• _Given problem_: Among the entries below, extract exactly the lines that run from the one with "for item in" through the one with "SURFACE = -3.95", both ends included.

• _Extracted data entries_:
• • • • • • •
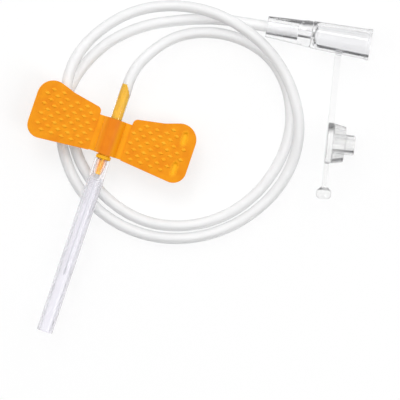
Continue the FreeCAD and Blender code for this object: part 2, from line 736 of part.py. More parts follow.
def make_cap():
    """One moulding: disc, skirt, hollow plug, strap to the connector and pull tab."""
    body = new_body("tether_cap")
    disc = "Sizes.cap_disc_thickness"
    rim = disc + " + Sizes.cap_skirt_length"
    plug = disc + " + Sizes.cap_plug_length"
    profile = outline(body, "CapProfile", "XY_Plane", [
        ("0", "0"),
        ("0", half("cap_disc_diameter")),
        (disc, half("cap_disc_diameter")),
        (disc, half("cap_skirt_diameter")),
        (rim, half("cap_rim_diameter")),
        (rim, half("cap_rim_diameter") + " - Sizes.cap_skirt_wall"),
        (disc, half("cap_skirt_diameter") + " - Sizes.cap_skirt_wall"),
        (disc, half("cap_plug_diameter")),
        (plug, half("cap_plug_diameter")),
        (plug, half("cap_plug_bore")),
        (disc, half("cap_plug_bore")),
        (disc, "0"),
    ])
    revolve(body, "CapTurn", profile, "H_Axis")
    root_height = strap_root_height()
    hinge = number("Sizes.strap_reach")
    edge = number(half("cap_disc_diameter"))
    thick = number(half("strap_thickness"))
    width = number(half("strap_width"))
    flat = number("Sizes.strap_flat")
    sink = number("Sizes.strap_sink")
    middle = number(half("cap_disc_thickness"))
    strap = new_sketch(body, "StrapSide", "YZ_Plane")
    strap.AttachmentOffset = FreeCAD.Placement(V(0, 0, middle - width), FreeCAD.Rotation())
    side = [
        V(edge - sink, -thick), V(edge + flat, -thick), V(hinge - flat, root_height - thick),
        V(hinge, root_height - thick), V(hinge, root_height + thick),
        V(hinge - flat, root_height + thick), V(edge + flat, thick), V(edge - sink, thick),
    ]
    for k in range(len(side)):
        strap.addGeometry(Part.LineSegment(side[k], side[(k + 1) % len(side)]), False)
    pad(body, "Strap", strap, "Sizes.strap_width")
    knuckle = new_sketch(body, "StrapEnd", "XY_Plane")
    knuckle.AttachmentOffset = FreeCAD.Placement(V(0, 0, root_height - thick), FreeCAD.Rotation())
    knuckle.addGeometry(Part.Circle(V(middle, hinge, 0), Z_AXIS, width), False)
    pad(body, "StrapKnuckle", knuckle, "Sizes.strap_thickness")
    neck_end = "-(%s + Sizes.tab_neck_length)" % half("cap_disc_diameter")
    sunk = "Sizes.strap_sink - " + half("cap_disc_diameter")
    neck = outline(body, "TabNeckSide", "YZ_Plane", [
        (sunk, "-" + half("strap_thickness")),
        (sunk, half("strap_thickness")),
        (neck_end, half("strap_thickness")),
        (neck_end, "-" + half("strap_thickness")),
    ], "%s - %s" % (half("cap_disc_thickness"), half("strap_width")))
    pad(body, "TabNeck", neck, "Sizes.strap_width")
    middle = half("cap_disc_thickness")
    tip = "%s - Sizes.tab_knob_length" % neck_end
    knob = outline(body, "KnobProfile", "XY_Plane", [
        (middle, neck_end),
        (middle + " + " + half("strap_width"), neck_end),
        (middle + " + " + half("tab_knob_diameter"), neck_end + " - Sizes.tab_knob_slope"),
        (middle + " + " + half("tab_knob_diameter"), tip + " + Sizes.tab_knob_slope / 2"),
        (middle + " + 0.8 * " + half("tab_knob_diameter"), tip),
        (middle, tip),
    ])
    turned = body.newObject("PartDesign::Revolution", "Knob")
    turned.Profile = knob
    turned.ReferenceAxis = (knob, ["Edge6"])
    turned.Angle = 360
    body.Placement = cap_frame()
    return body


def strap_root_height():
    """Height of the connector's axis at the strap's root, in the cap's frame."""
    along = strap_root()[0]
    return connector_frame().multVec(V(along, 0, 0)).z - cap_frame().Base.z


pieces = {
    "cannula": make_cannula(),
    "adhesive_bead": make_bead(),
    "needle_hub": make_hub(),
    "wing_sleeve": make_sleeve(),
    "left_hinge_web": make_web("left_hinge_web", -1),
    "right_hinge_web": make_web("right_hinge_web", 1),
    "left_wing": make_wing("left_wing", -1),
    "right_wing": make_wing("right_wing", 1),
    "needle_protector": make_protector(),
    "tubing": make_tubing(),
    "luer_connector": make_connector(),
    "tether_cap": make_cap(),
}
doc.recompute()

for item in doc.Objects:
    if "Invalid" in item.State or "Error" in item.State:
        raise RuntimeError("%s could not be built" % item.Label)
for name, piece in pieces.items():
    if piece.Shape.isNull() or not piece.Shape.isValid() or not piece.Shape.Solids:
        raise RuntimeError("%s has no valid shape" % name)

os.makedirs("parts", exist_ok=True)
for name, piece in pieces.items():
    piece.Shape.exportStep("parts/%s.step" % name)
    print("%s: %d solid(s), %.3f mm3" % (name, len(piece.Shape.Solids), piece.Shape.Volume))
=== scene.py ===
import math

import bmesh
import bpy
from mathutils import Matrix, Vector


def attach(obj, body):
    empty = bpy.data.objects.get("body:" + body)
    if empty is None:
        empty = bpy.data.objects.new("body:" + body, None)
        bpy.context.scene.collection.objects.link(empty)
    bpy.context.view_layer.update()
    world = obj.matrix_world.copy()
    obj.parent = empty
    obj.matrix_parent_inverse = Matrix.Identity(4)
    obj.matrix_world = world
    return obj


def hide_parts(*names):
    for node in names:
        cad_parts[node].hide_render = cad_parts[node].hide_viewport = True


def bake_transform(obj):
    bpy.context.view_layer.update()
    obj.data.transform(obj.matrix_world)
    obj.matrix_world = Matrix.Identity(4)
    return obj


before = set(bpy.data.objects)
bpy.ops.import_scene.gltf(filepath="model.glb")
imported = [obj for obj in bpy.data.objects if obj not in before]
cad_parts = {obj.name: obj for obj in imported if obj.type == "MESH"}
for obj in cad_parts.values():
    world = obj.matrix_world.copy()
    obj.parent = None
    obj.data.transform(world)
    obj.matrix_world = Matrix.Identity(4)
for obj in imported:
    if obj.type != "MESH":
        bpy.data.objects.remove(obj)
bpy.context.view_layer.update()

# Sizes and places here are in millimetres, in the part's own frame, until a mesh is made.
MM = 0.001
SURFACE = -3.95

# Edges that turn by more than this many degrees are shaded sharp
SHARP_EDGE = 38.0
FINE_SHARP_EDGE = 30.0
WING_SHARP_EDGE = 60.0

# Hub, along the needle's axis: nose with fins, collar, core inside the sleeve, tail in the tube
CANNULA_RADIUS = 0.25
CANNULA_SEAT = 6.5
NOSE_TIP = 1.3
NOSE_RADIUS = 0.5
NOSE_ROOT_RADIUS = 0.55
FIN_SETBACK = 0.15
FIN_COUNT = 8
COLLAR_FRONT = 4.3
COLLAR_REAR = 5.05
COLLAR_RADIUS = 1.45
CORE_RADIUS = 1.2
HUB_BORE_RADIUS = 0.4
TAIL_TIP = 19.3
TAIL_END = TAIL_TIP - 0.1
TAIL_RADIUS = 0.75
TAIL_CUT_START = -0.1
TAIL_CUT_SLOPE = 1.75
BEAD_TIP_RADIUS = 0.33

# Needle protector, whose end over the nose is stretched and clearer
PROTECTOR_END = -30.2
PROTECTOR_RADIUS = 1.525
PROTECTOR_BORE_RADIUS = 1.02
PROTECTOR_ROUNDING = 0.12
STRETCHED_END = 0.7

# Sleeve and hinge webs
SLEEVE_FRONT = 5.25
SLEEVE_REAR = 12.3
SLEEVE_RADIUS = 1.9
SLEEVE_FLAT = -1.62
SLEEVE_FLANK = math.radians(31.0)
LUG_REACH = 2.1
WEB_WIDTH = 1.15
WEB_THICKNESS = 0.4
WEB_HEIGHT = -0.2
WEB_OVERLAP = 0.05
WEB_SETBACK = 0.03

# Wings, as distances from the needle's axis and along it
HINGE_REACH = LUG_REACH + WEB_WIDTH / 2
WING_INNER = LUG_REACH + WEB_WIDTH
LEFT_TILT = math.radians(9.0)
WING_THICKNESS = 0.8
WING_REACH = 15.85
WING_BEND = WING_REACH - 6.75
WING_ROOT_FRONT = 0.1
WING_FRONT_SPREAD = 1.2
WING_ROOT_REAR = 1.15
ROOT_SLOPE = math.radians(10.65)
TIP_SLOPE = math.radians(18.8)
FRONT_CORNER = 2.55
REAR_CORNER = 3.1
STEP_CORNER = 1.0
WING_RIM = 0.17
RIM_TURN = math.radians(70)

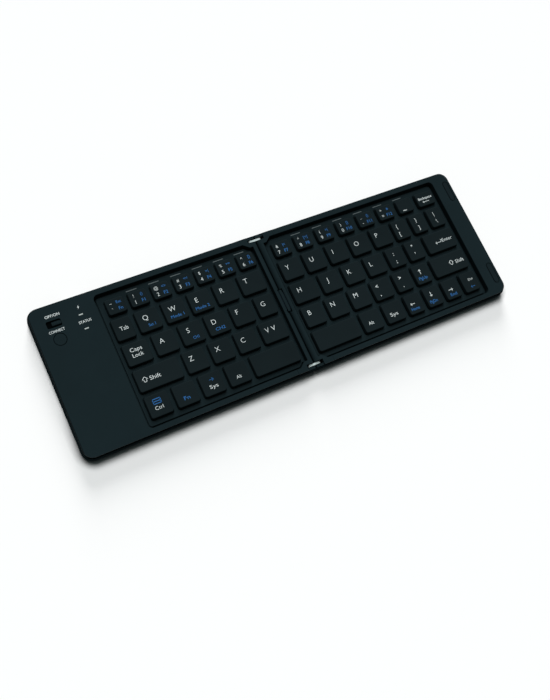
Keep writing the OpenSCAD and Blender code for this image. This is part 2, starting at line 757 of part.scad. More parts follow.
• • • • • • •
• _Complete answer_:
for item in doc.Objects:
    if "Invalid" in item.State or "Error" in item.State:
        raise RuntimeError("%s could not be built" % item.Label)
for name, piece in pieces.items():
    if piece.Shape.isNull() or not piece.Shape.isValid() or not piece.Shape.Solids:
        raise RuntimeError("%s has no valid shape" % name)

os.makedirs("parts", exist_ok=True)
for name, piece in pieces.items():
    piece.Shape.exportStep("parts/%s.step" % name)
    print("%s: %d solid(s), %.3f mm3" % (name, len(piece.Shape.Solids), piece.Shape.Volume))
=== scene.py ===
import math

import bmesh
import bpy
from mathutils import Matrix, Vector


def attach(obj, body):
    empty = bpy.data.objects.get("body:" + body)
    if empty is None:
        empty = bpy.data.objects.new("body:" + body, None)
        bpy.context.scene.collection.objects.link(empty)
    bpy.context.view_layer.update()
    world = obj.matrix_world.copy()
    obj.parent = empty
    obj.matrix_parent_inverse = Matrix.Identity(4)
    obj.matrix_world = world
    return obj


def hide_parts(*names):
    for node in names:
        cad_parts[node].hide_render = cad_parts[node].hide_viewport = True


def bake_transform(obj):
    bpy.context.view_layer.update()
    obj.data.transform(obj.matrix_world)
    obj.matrix_world = Matrix.Identity(4)
    return obj


before = set(bpy.data.objects)
bpy.ops.import_scene.gltf(filepath="model.glb")
imported = [obj for obj in bpy.data.objects if obj not in before]
cad_parts = {obj.name: obj for obj in imported if obj.type == "MESH"}
for obj in cad_parts.values():
    world = obj.matrix_world.copy()
    obj.parent = None
    obj.data.transform(world)
    obj.matrix_world = Matrix.Identity(4)
for obj in imported:
    if obj.type != "MESH":
        bpy.data.objects.remove(obj)
bpy.context.view_layer.update()

# Sizes and places here are in millimetres, in the part's own frame, until a mesh is made.
MM = 0.001
SURFACE = -3.95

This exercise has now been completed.